**What needs to be done:** Give the data below again, word for word.

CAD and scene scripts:
────

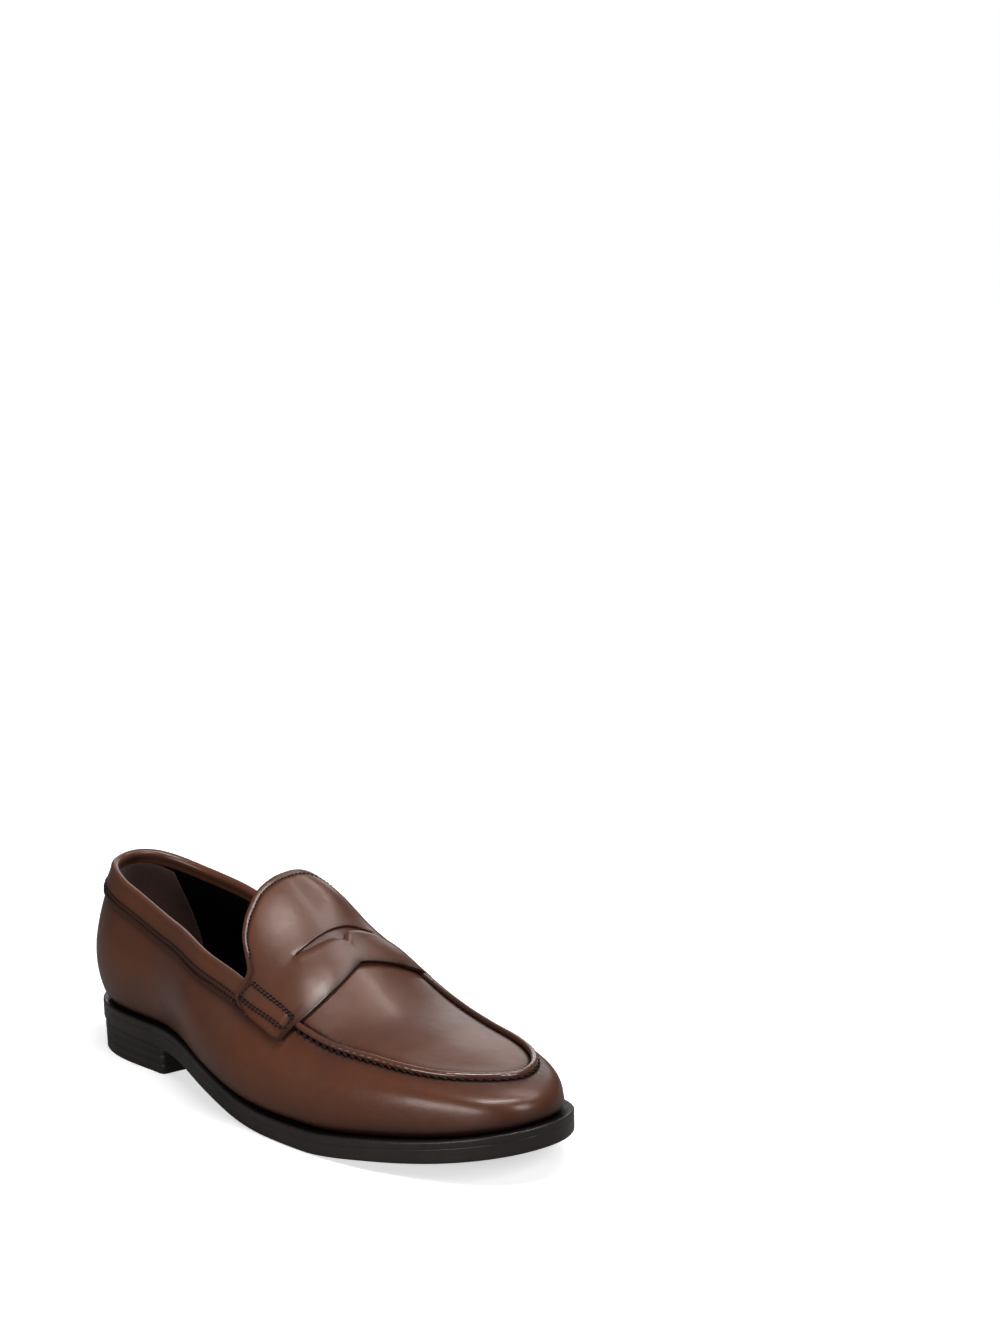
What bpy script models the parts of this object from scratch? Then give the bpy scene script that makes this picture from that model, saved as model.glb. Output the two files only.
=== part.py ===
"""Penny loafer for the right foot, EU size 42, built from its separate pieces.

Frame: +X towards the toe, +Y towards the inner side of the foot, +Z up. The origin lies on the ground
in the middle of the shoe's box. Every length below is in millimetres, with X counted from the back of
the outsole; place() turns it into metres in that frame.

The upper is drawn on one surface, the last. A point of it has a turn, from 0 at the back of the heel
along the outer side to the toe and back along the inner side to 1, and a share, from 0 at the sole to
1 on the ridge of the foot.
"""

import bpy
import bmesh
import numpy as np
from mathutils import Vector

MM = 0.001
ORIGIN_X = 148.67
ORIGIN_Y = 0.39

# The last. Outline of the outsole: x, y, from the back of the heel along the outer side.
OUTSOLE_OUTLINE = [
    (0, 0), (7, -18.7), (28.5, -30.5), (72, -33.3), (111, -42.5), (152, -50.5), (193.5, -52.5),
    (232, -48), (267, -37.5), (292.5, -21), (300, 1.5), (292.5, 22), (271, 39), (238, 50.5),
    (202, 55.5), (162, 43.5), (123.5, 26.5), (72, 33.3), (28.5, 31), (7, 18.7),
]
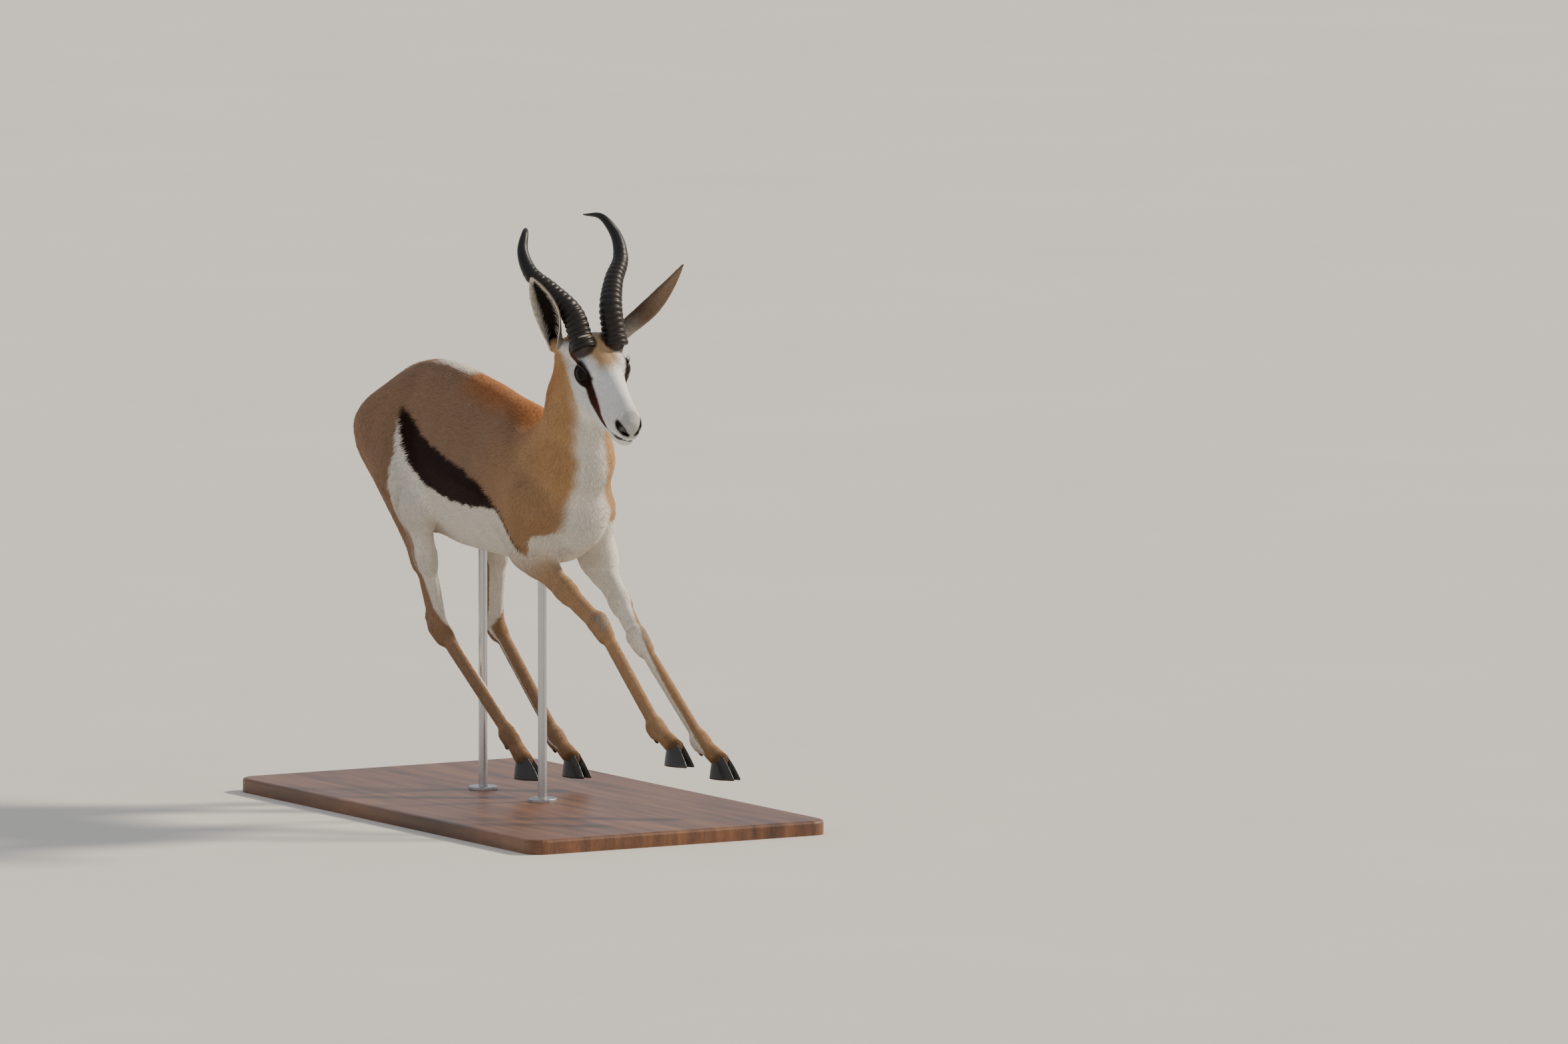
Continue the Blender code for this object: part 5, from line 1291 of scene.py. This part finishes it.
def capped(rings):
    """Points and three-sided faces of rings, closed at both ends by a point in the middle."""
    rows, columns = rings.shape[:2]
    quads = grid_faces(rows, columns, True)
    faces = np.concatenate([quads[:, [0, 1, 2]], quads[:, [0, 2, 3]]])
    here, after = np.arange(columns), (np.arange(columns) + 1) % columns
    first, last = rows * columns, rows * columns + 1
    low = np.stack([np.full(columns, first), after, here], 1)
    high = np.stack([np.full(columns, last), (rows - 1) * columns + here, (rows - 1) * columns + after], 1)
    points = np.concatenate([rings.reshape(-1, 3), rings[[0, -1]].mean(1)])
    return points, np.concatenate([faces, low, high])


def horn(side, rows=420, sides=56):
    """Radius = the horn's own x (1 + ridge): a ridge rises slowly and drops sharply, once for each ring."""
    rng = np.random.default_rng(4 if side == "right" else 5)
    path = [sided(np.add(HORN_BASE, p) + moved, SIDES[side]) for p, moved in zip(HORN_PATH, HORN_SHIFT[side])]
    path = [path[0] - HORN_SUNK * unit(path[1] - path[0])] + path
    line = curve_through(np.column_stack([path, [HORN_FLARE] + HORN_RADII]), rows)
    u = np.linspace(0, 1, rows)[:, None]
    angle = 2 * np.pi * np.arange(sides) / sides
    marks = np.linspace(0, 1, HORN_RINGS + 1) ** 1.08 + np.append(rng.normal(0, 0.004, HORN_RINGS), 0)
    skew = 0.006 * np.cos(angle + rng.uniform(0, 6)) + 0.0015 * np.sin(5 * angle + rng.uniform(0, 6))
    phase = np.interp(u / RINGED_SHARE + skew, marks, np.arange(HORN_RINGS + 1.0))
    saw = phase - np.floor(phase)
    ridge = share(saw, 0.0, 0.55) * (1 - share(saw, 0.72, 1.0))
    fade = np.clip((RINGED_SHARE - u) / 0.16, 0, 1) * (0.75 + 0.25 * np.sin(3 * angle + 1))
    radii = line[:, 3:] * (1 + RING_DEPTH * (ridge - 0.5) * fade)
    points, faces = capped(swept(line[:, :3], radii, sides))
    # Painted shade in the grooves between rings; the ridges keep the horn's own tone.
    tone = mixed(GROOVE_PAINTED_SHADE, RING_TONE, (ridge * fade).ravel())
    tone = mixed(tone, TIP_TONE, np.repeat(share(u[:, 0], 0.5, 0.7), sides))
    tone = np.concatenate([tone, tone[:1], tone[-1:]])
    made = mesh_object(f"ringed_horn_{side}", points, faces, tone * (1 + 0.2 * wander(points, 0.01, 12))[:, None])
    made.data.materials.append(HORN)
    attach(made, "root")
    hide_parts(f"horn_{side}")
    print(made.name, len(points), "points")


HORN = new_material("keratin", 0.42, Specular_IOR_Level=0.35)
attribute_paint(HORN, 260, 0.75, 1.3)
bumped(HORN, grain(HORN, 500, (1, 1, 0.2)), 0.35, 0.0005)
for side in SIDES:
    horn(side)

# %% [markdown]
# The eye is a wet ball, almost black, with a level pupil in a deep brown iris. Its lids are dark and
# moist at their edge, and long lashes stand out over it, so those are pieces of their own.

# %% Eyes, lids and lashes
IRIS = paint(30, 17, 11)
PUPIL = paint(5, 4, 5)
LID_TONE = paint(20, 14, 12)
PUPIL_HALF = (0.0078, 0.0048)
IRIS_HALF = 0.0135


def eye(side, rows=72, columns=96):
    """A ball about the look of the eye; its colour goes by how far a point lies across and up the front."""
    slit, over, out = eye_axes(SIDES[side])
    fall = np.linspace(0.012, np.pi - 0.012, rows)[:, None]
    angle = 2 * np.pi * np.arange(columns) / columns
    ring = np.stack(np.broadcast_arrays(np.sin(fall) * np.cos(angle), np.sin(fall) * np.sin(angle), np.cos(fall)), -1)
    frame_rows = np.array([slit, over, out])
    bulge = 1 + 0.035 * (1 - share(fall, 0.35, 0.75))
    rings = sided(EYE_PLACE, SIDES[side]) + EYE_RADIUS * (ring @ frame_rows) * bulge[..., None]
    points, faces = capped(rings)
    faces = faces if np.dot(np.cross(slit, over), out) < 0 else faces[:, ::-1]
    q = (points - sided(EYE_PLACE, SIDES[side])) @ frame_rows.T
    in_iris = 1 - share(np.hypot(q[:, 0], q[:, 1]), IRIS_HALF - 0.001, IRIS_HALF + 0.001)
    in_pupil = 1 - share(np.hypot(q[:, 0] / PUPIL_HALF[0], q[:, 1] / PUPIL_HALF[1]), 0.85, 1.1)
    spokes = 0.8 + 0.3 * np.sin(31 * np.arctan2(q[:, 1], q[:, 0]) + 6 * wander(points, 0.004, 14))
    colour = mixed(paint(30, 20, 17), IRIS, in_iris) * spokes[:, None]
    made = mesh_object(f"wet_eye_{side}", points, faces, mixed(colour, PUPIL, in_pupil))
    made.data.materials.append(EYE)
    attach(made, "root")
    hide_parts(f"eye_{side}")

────

**Finished answer:**
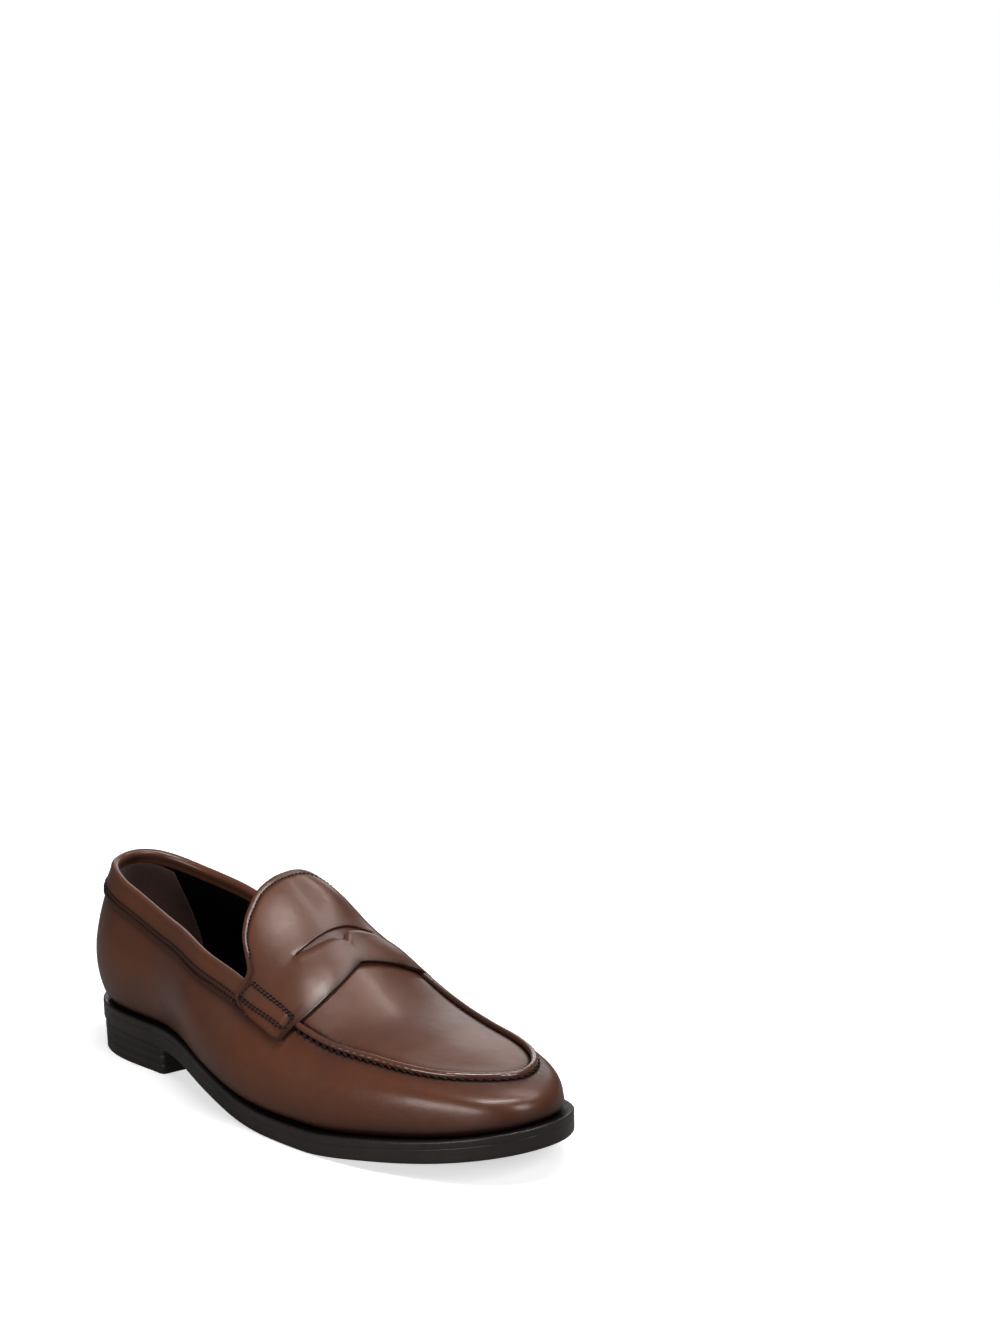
What bpy script models the parts of this object from scratch? Then give the bpy scene script that makes this picture from that model, saved as model.glb. Output the two files only.
=== part.py ===
"""Penny loafer for the right foot, EU size 42, built from its separate pieces.

Frame: +X towards the toe, +Y towards the inner side of the foot, +Z up. The origin lies on the ground
in the middle of the shoe's box. Every length below is in millimetres, with X counted from the back of
the outsole; place() turns it into metres in that frame.

The upper is drawn on one surface, the last. A point of it has a turn, from 0 at the back of the heel
along the outer side to the toe and back along the inner side to 1, and a share, from 0 at the sole to
1 on the ridge of the foot.
"""

import bpy
import bmesh
import numpy as np
from mathutils import Vector

MM = 0.001
ORIGIN_X = 148.67
ORIGIN_Y = 0.39

# The last. Outline of the outsole: x, y, from the back of the heel along the outer side.
OUTSOLE_OUTLINE = [
    (0, 0), (7, -18.7), (28.5, -30.5), (72, -33.3), (111, -42.5), (152, -50.5), (193.5, -52.5),
    (232, -48), (267, -37.5), (292.5, -21), (300, 1.5), (292.5, 22), (271, 39), (238, 50.5),
    (202, 55.5), (162, 43.5), (123.5, 26.5), (72, 33.3), (28.5, 31), (7, 18.7),
]
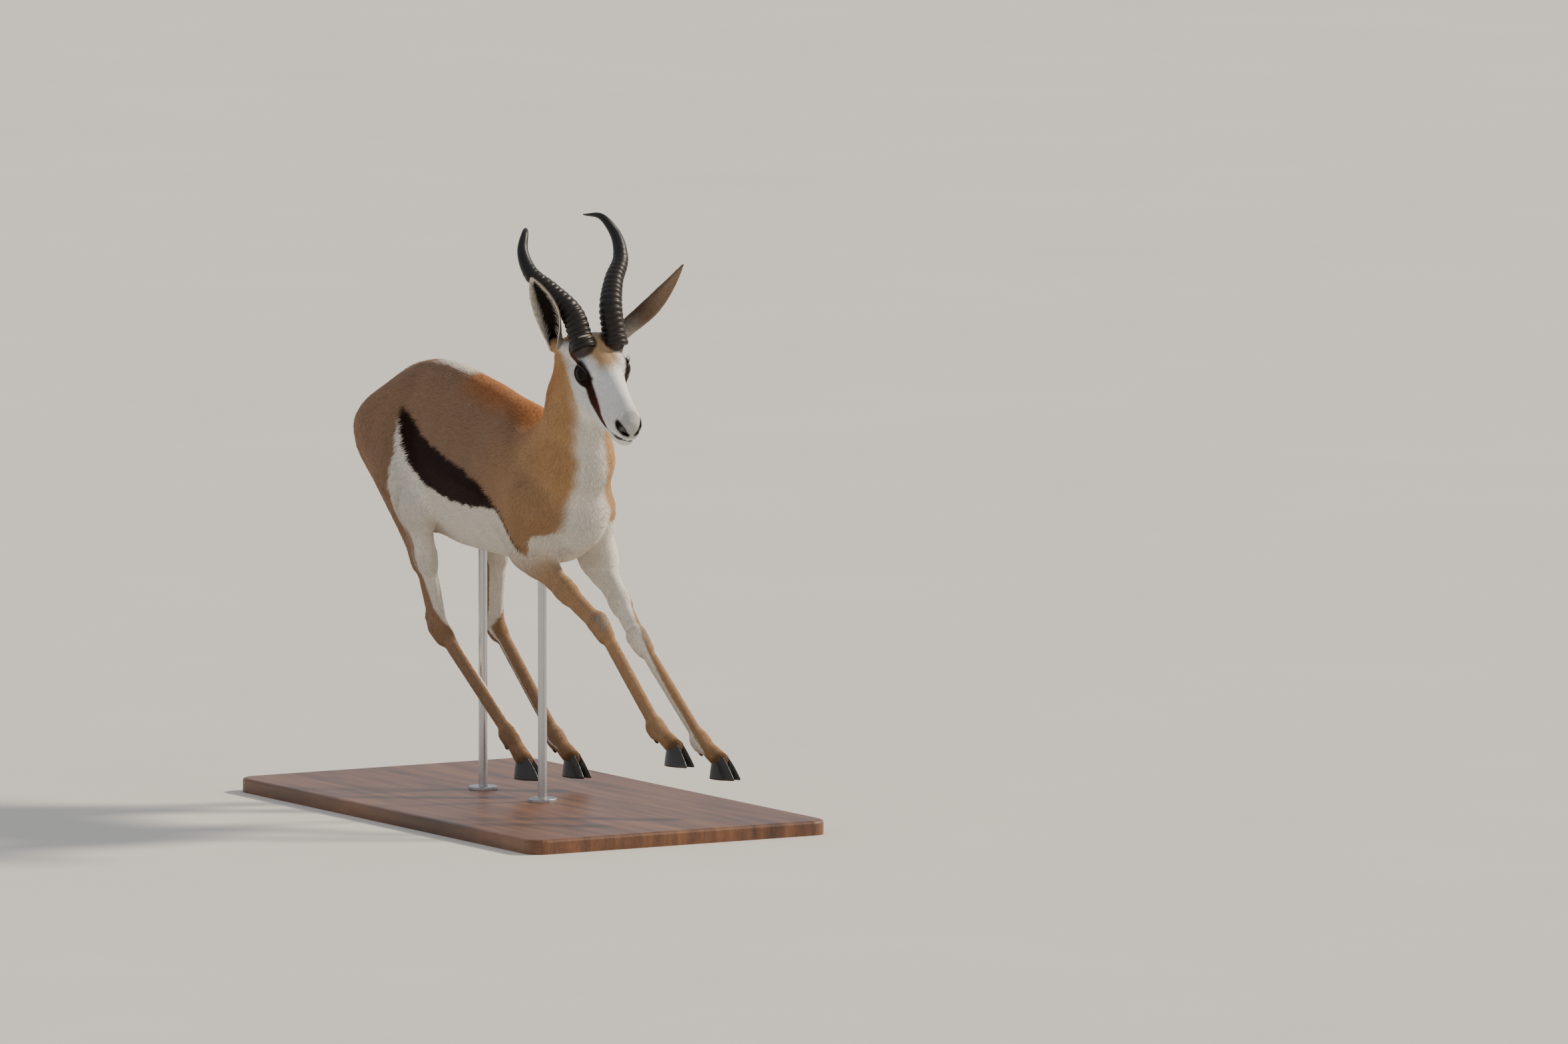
Continue the Blender code for this object: part 5, from line 1291 of scene.py. This part finishes it.
def capped(rings):
    """Points and three-sided faces of rings, closed at both ends by a point in the middle."""
    rows, columns = rings.shape[:2]
    quads = grid_faces(rows, columns, True)
    faces = np.concatenate([quads[:, [0, 1, 2]], quads[:, [0, 2, 3]]])
    here, after = np.arange(columns), (np.arange(columns) + 1) % columns
    first, last = rows * columns, rows * columns + 1
    low = np.stack([np.full(columns, first), after, here], 1)
    high = np.stack([np.full(columns, last), (rows - 1) * columns + here, (rows - 1) * columns + after], 1)
    points = np.concatenate([rings.reshape(-1, 3), rings[[0, -1]].mean(1)])
    return points, np.concatenate([faces, low, high])


def horn(side, rows=420, sides=56):
    """Radius = the horn's own x (1 + ridge): a ridge rises slowly and drops sharply, once for each ring."""
    rng = np.random.default_rng(4 if side == "right" else 5)
    path = [sided(np.add(HORN_BASE, p) + moved, SIDES[side]) for p, moved in zip(HORN_PATH, HORN_SHIFT[side])]
    path = [path[0] - HORN_SUNK * unit(path[1] - path[0])] + path
    line = curve_through(np.column_stack([path, [HORN_FLARE] + HORN_RADII]), rows)
    u = np.linspace(0, 1, rows)[:, None]
    angle = 2 * np.pi * np.arange(sides) / sides
    marks = np.linspace(0, 1, HORN_RINGS + 1) ** 1.08 + np.append(rng.normal(0, 0.004, HORN_RINGS), 0)
    skew = 0.006 * np.cos(angle + rng.uniform(0, 6)) + 0.0015 * np.sin(5 * angle + rng.uniform(0, 6))
    phase = np.interp(u / RINGED_SHARE + skew, marks, np.arange(HORN_RINGS + 1.0))
    saw = phase - np.floor(phase)
    ridge = share(saw, 0.0, 0.55) * (1 - share(saw, 0.72, 1.0))
    fade = np.clip((RINGED_SHARE - u) / 0.16, 0, 1) * (0.75 + 0.25 * np.sin(3 * angle + 1))
    radii = line[:, 3:] * (1 + RING_DEPTH * (ridge - 0.5) * fade)
    points, faces = capped(swept(line[:, :3], radii, sides))
    # Painted shade in the grooves between rings; the ridges keep the horn's own tone.
    tone = mixed(GROOVE_PAINTED_SHADE, RING_TONE, (ridge * fade).ravel())
    tone = mixed(tone, TIP_TONE, np.repeat(share(u[:, 0], 0.5, 0.7), sides))
    tone = np.concatenate([tone, tone[:1], tone[-1:]])
    made = mesh_object(f"ringed_horn_{side}", points, faces, tone * (1 + 0.2 * wander(points, 0.01, 12))[:, None])
    made.data.materials.append(HORN)
    attach(made, "root")
    hide_parts(f"horn_{side}")
    print(made.name, len(points), "points")


HORN = new_material("keratin", 0.42, Specular_IOR_Level=0.35)
attribute_paint(HORN, 260, 0.75, 1.3)
bumped(HORN, grain(HORN, 500, (1, 1, 0.2)), 0.35, 0.0005)
for side in SIDES:
    horn(side)

# %% [markdown]
# The eye is a wet ball, almost black, with a level pupil in a deep brown iris. Its lids are dark and
# moist at their edge, and long lashes stand out over it, so those are pieces of their own.

# %% Eyes, lids and lashes
IRIS = paint(30, 17, 11)
PUPIL = paint(5, 4, 5)
LID_TONE = paint(20, 14, 12)
PUPIL_HALF = (0.0078, 0.0048)
IRIS_HALF = 0.0135


def eye(side, rows=72, columns=96):
    """A ball about the look of the eye; its colour goes by how far a point lies across and up the front."""
    slit, over, out = eye_axes(SIDES[side])
    fall = np.linspace(0.012, np.pi - 0.012, rows)[:, None]
    angle = 2 * np.pi * np.arange(columns) / columns
    ring = np.stack(np.broadcast_arrays(np.sin(fall) * np.cos(angle), np.sin(fall) * np.sin(angle), np.cos(fall)), -1)
    frame_rows = np.array([slit, over, out])
    bulge = 1 + 0.035 * (1 - share(fall, 0.35, 0.75))
    rings = sided(EYE_PLACE, SIDES[side]) + EYE_RADIUS * (ring @ frame_rows) * bulge[..., None]
    points, faces = capped(rings)
    faces = faces if np.dot(np.cross(slit, over), out) < 0 else faces[:, ::-1]
    q = (points - sided(EYE_PLACE, SIDES[side])) @ frame_rows.T
    in_iris = 1 - share(np.hypot(q[:, 0], q[:, 1]), IRIS_HALF - 0.001, IRIS_HALF + 0.001)
    in_pupil = 1 - share(np.hypot(q[:, 0] / PUPIL_HALF[0], q[:, 1] / PUPIL_HALF[1]), 0.85, 1.1)
    spokes = 0.8 + 0.3 * np.sin(31 * np.arctan2(q[:, 1], q[:, 0]) + 6 * wander(points, 0.004, 14))
    colour = mixed(paint(30, 20, 17), IRIS, in_iris) * spokes[:, None]
    made = mesh_object(f"wet_eye_{side}", points, faces, mixed(colour, PUPIL, in_pupil))
    made.data.materials.append(EYE)
    attach(made, "root")
    hide_parts(f"eye_{side}")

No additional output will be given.